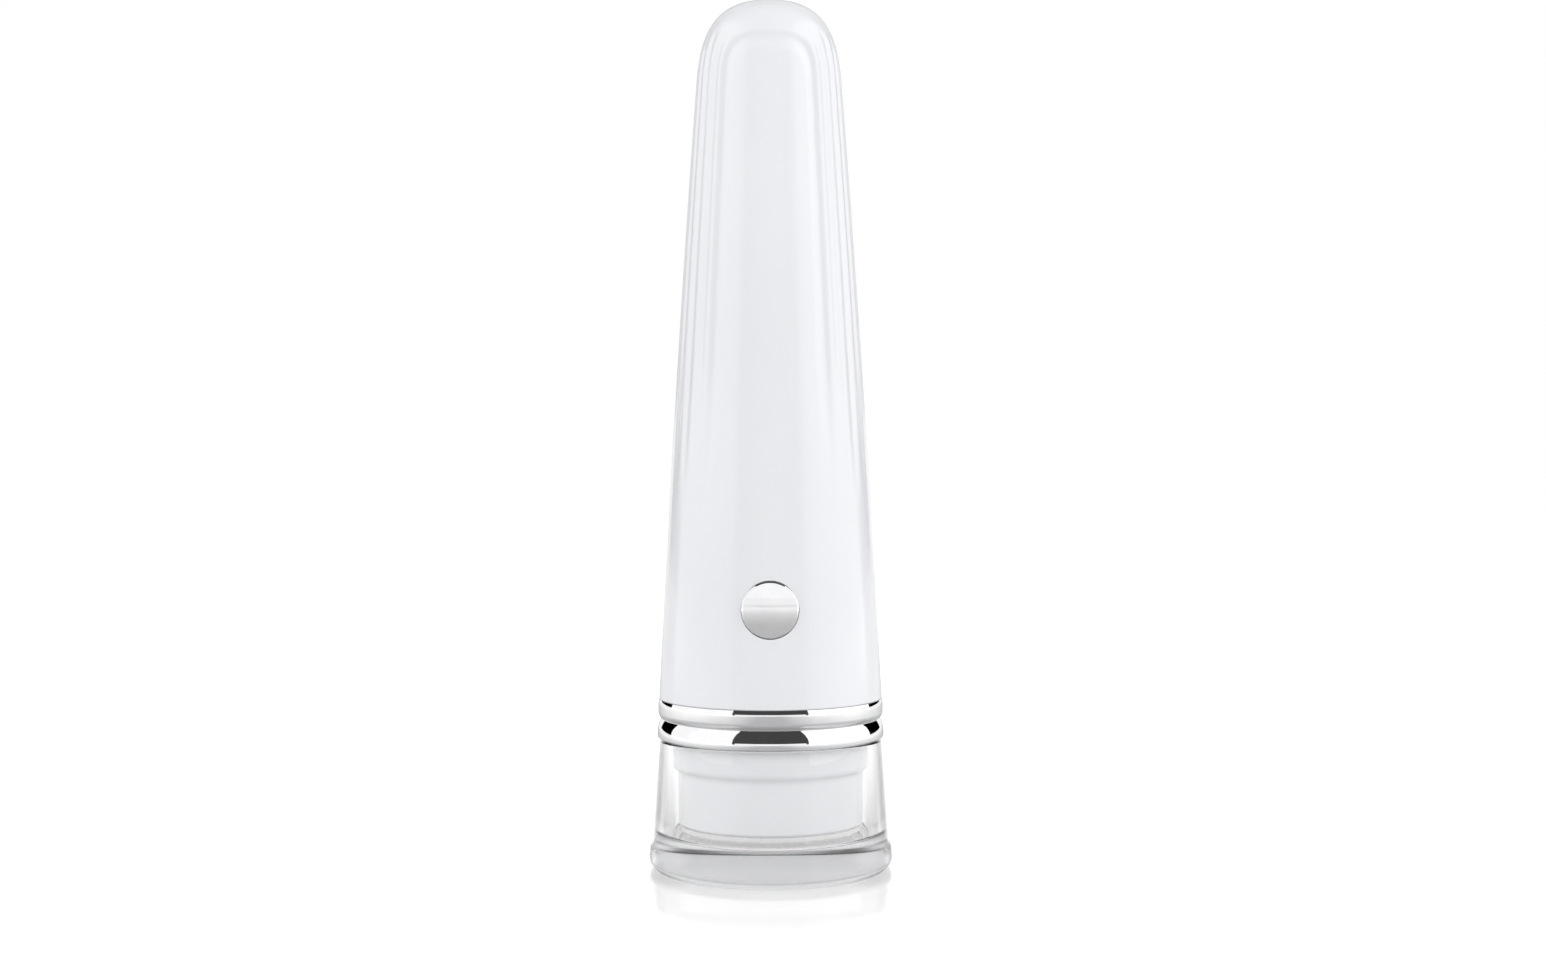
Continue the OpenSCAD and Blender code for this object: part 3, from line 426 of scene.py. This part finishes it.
def satin_plastic(name, low, high, rough=(0.35, 0.5)):
    """Spark-eroded satin plastic with a fine grain."""
    s = new_shader(name)
    colour, grain = s.noise(45, 3), s.noise(2600, 4, 0.6)
    s.principled(Base_Color=s.ramp(colour, low, high), Roughness=s.span(grain, *rough), IOR=SATIN_IOR,
                 Normal=s.bump(grain, SATIN_DEPTH))
    return s.mat


def polished_metal(name, low, high, rough):
    """Bright metal with an uneven polish."""
    s = new_shader(name)
    grain = s.noise(300, 3, 0.55)
    s.principled(Base_Color=s.ramp(grain, low, high), Metallic=1.0, Roughness=s.span(grain, *rough))
    return s.mat


def worked_metal(name, low, high, rough, stretch, scale, depth):
    """Drawn, rolled or turned metal, whose grain can be felt. A stretch draws it out in one direction."""
    s = new_shader(name)
    grain = s.noise(scale, 3, 0.55, stretch)
    s.principled(Base_Color=s.ramp(grain, low, high), Metallic=1.0, Roughness=s.span(grain, *rough),
                 Normal=s.bump(grain, depth))
    return s.mat


def part_plated(name, low, high, bare_r, bare_z):
    """Plated plastic, bright outside and bare where it is glued: inside a radius and below a height."""
    s = new_shader(name)
    grain = s.noise(300, 3, 0.55)
    outside = s.span(s.off_axis(), 0, 1, bare_r, bare_r + BARE_FADE_R)
    above = s.span(s.along("Z"), 0, 1, bare_z, bare_z + BARE_FADE_Z)
    plated = s.math("MULTIPLY", outside, above)
    colour = s.blend(plated, BARE_COLOUR, s.ramp(grain, low, high))
    gloss = s.choose(plated, BARE_ROUGH, s.span(grain, *CHROME_ROUGH))
    s.principled(Base_Color=colour, Metallic=plated, Roughness=gloss)
    return s.mat


def rubber(name, low, high, rough=(0.45, 0.6)):
    """Soft matt rubber with a fine grain and a little light inside."""
    s = new_shader(name)
    colour, grain = s.noise(120, 3), s.noise(1500, 3)
    s.principled(Base_Color=s.ramp(colour, low, high), Roughness=s.span(grain, *rough),
                 Normal=s.bump(grain, RUBBER_DEPTH), Subsurface_Weight=0.1, Subsurface_Scale=0.001)
    return s.mat


def clear_acrylic(name):
    """Polished clear acrylic, tinted by its thickness, with slight waves, a hazy foot and a soft outline."""
    s = new_shader(name)
    haze = s.span(s.along("Z"), *GLASS_HAZE)
    glass = s.shader("ShaderNodeBsdfPrincipled", Base_Color=(1, 1, 1), Roughness=haze, IOR=GLOSS_IOR,
                     Transmission_Weight=1.0, Normal=s.bump(s.noise(70, 1), WAVE_DEPTH))
    above_foot = s.span(s.along("Z"), *GLASS_ABOVE_FOOT)
    outer_wall = s.math("MULTIPLY", above_foot, s.span(s.off_axis(), *GLASS_OUTER_WALL))
    facing = s.add("ShaderNodeLayerWeight", {"Blend": 0.5}).outputs["Facing"]
    rim = s.math("MULTIPLY", s.span(facing, *GLASS_RIM), outer_wall)
    body = s.mixed(rim, glass, s.shader("ShaderNodeBsdfTransparent", Color=(1, 1, 1)))
    shadow = s.shader("ShaderNodeBsdfTransparent", Color=GLASS_SHADOW)
    out = s.surface(s.mixed(s.ray("Is Shadow Ray"), body, shadow))
    tint = s.shader("ShaderNodeVolumeAbsorption", Color=GLASS_TINT, Density=GLASS_DENSITY)
    s.tree.links.new(tint, out.inputs["Volume"])
    return s.mat


def circuit_board(name):
    """Green solder mask over faint copper tracks."""
    s = new_shader(name)
    cells = s.add("ShaderNodeTexVoronoi", {"Vector": s.coords(), "Scale": 420}, feature="DISTANCE_TO_EDGE")
    tracks = s.span(cells.outputs["Distance"], *TRACKS)
    s.principled(Base_Color=s.ramp(tracks, MASK_GREEN, TRACK_GREEN, 0, 1),
                 Roughness=s.span(s.noise(900), 0.25, 0.4), Normal=s.bump(tracks, TRACK_DEPTH))
    return s.mat


CHROME, CHROME_ROUGH = ((0.84, 0.845, 0.86), (0.9, 0.9, 0.905)), (0.025, 0.05)

# Stretch, fineness and depth of a worked metal's grain
TURNED = (0.1, 1, 1), 900, 5e-6
PLAIN = (1, 1, 1), 900, 5e-6
ROLLED = (1, 0.1, 1), 1200, 3e-6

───

▶ [PROBLEM DESCRIPTION]:
Repeat the data verbatim.

▶ [FULL ANSWER]:
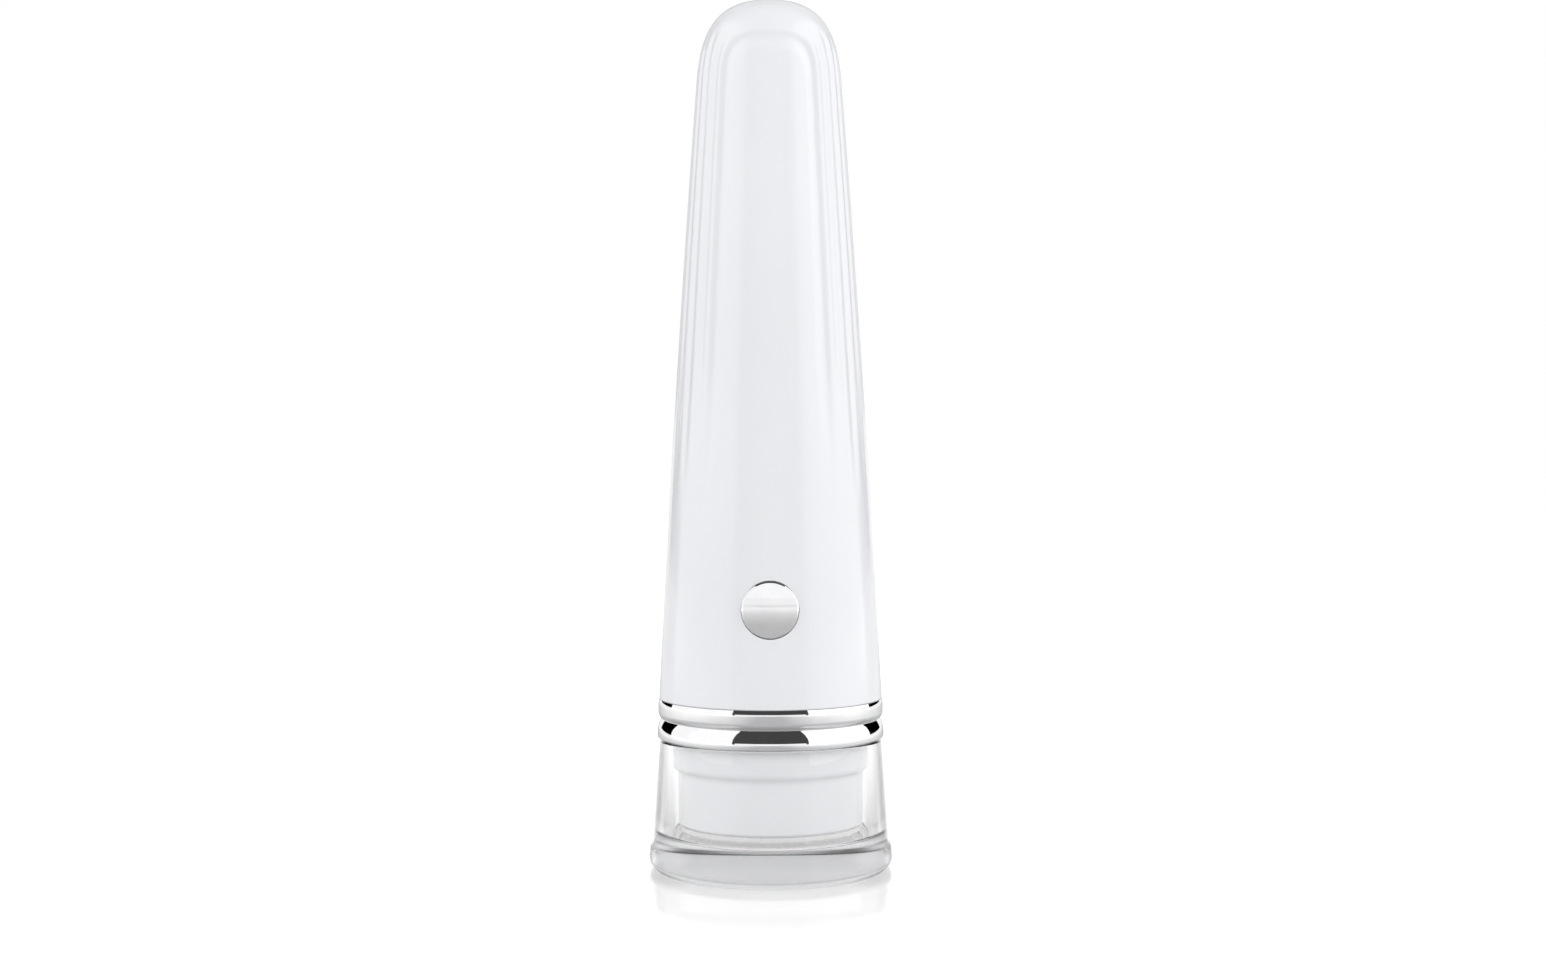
Continue the OpenSCAD and Blender code for this object: part 3, from line 426 of scene.py. This part finishes it.
def satin_plastic(name, low, high, rough=(0.35, 0.5)):
    """Spark-eroded satin plastic with a fine grain."""
    s = new_shader(name)
    colour, grain = s.noise(45, 3), s.noise(2600, 4, 0.6)
    s.principled(Base_Color=s.ramp(colour, low, high), Roughness=s.span(grain, *rough), IOR=SATIN_IOR,
                 Normal=s.bump(grain, SATIN_DEPTH))
    return s.mat


def polished_metal(name, low, high, rough):
    """Bright metal with an uneven polish."""
    s = new_shader(name)
    grain = s.noise(300, 3, 0.55)
    s.principled(Base_Color=s.ramp(grain, low, high), Metallic=1.0, Roughness=s.span(grain, *rough))
    return s.mat


def worked_metal(name, low, high, rough, stretch, scale, depth):
    """Drawn, rolled or turned metal, whose grain can be felt. A stretch draws it out in one direction."""
    s = new_shader(name)
    grain = s.noise(scale, 3, 0.55, stretch)
    s.principled(Base_Color=s.ramp(grain, low, high), Metallic=1.0, Roughness=s.span(grain, *rough),
                 Normal=s.bump(grain, depth))
    return s.mat


def part_plated(name, low, high, bare_r, bare_z):
    """Plated plastic, bright outside and bare where it is glued: inside a radius and below a height."""
    s = new_shader(name)
    grain = s.noise(300, 3, 0.55)
    outside = s.span(s.off_axis(), 0, 1, bare_r, bare_r + BARE_FADE_R)
    above = s.span(s.along("Z"), 0, 1, bare_z, bare_z + BARE_FADE_Z)
    plated = s.math("MULTIPLY", outside, above)
    colour = s.blend(plated, BARE_COLOUR, s.ramp(grain, low, high))
    gloss = s.choose(plated, BARE_ROUGH, s.span(grain, *CHROME_ROUGH))
    s.principled(Base_Color=colour, Metallic=plated, Roughness=gloss)
    return s.mat


def rubber(name, low, high, rough=(0.45, 0.6)):
    """Soft matt rubber with a fine grain and a little light inside."""
    s = new_shader(name)
    colour, grain = s.noise(120, 3), s.noise(1500, 3)
    s.principled(Base_Color=s.ramp(colour, low, high), Roughness=s.span(grain, *rough),
                 Normal=s.bump(grain, RUBBER_DEPTH), Subsurface_Weight=0.1, Subsurface_Scale=0.001)
    return s.mat


def clear_acrylic(name):
    """Polished clear acrylic, tinted by its thickness, with slight waves, a hazy foot and a soft outline."""
    s = new_shader(name)
    haze = s.span(s.along("Z"), *GLASS_HAZE)
    glass = s.shader("ShaderNodeBsdfPrincipled", Base_Color=(1, 1, 1), Roughness=haze, IOR=GLOSS_IOR,
                     Transmission_Weight=1.0, Normal=s.bump(s.noise(70, 1), WAVE_DEPTH))
    above_foot = s.span(s.along("Z"), *GLASS_ABOVE_FOOT)
    outer_wall = s.math("MULTIPLY", above_foot, s.span(s.off_axis(), *GLASS_OUTER_WALL))
    facing = s.add("ShaderNodeLayerWeight", {"Blend": 0.5}).outputs["Facing"]
    rim = s.math("MULTIPLY", s.span(facing, *GLASS_RIM), outer_wall)
    body = s.mixed(rim, glass, s.shader("ShaderNodeBsdfTransparent", Color=(1, 1, 1)))
    shadow = s.shader("ShaderNodeBsdfTransparent", Color=GLASS_SHADOW)
    out = s.surface(s.mixed(s.ray("Is Shadow Ray"), body, shadow))
    tint = s.shader("ShaderNodeVolumeAbsorption", Color=GLASS_TINT, Density=GLASS_DENSITY)
    s.tree.links.new(tint, out.inputs["Volume"])
    return s.mat


def circuit_board(name):
    """Green solder mask over faint copper tracks."""
    s = new_shader(name)
    cells = s.add("ShaderNodeTexVoronoi", {"Vector": s.coords(), "Scale": 420}, feature="DISTANCE_TO_EDGE")
    tracks = s.span(cells.outputs["Distance"], *TRACKS)
    s.principled(Base_Color=s.ramp(tracks, MASK_GREEN, TRACK_GREEN, 0, 1),
                 Roughness=s.span(s.noise(900), 0.25, 0.4), Normal=s.bump(tracks, TRACK_DEPTH))
    return s.mat


CHROME, CHROME_ROUGH = ((0.84, 0.845, 0.86), (0.9, 0.9, 0.905)), (0.025, 0.05)

# Stretch, fineness and depth of a worked metal's grain
TURNED = (0.1, 1, 1), 900, 5e-6
PLAIN = (1, 1, 1), 900, 5e-6
ROLLED = (1, 0.1, 1), 1200, 3e-6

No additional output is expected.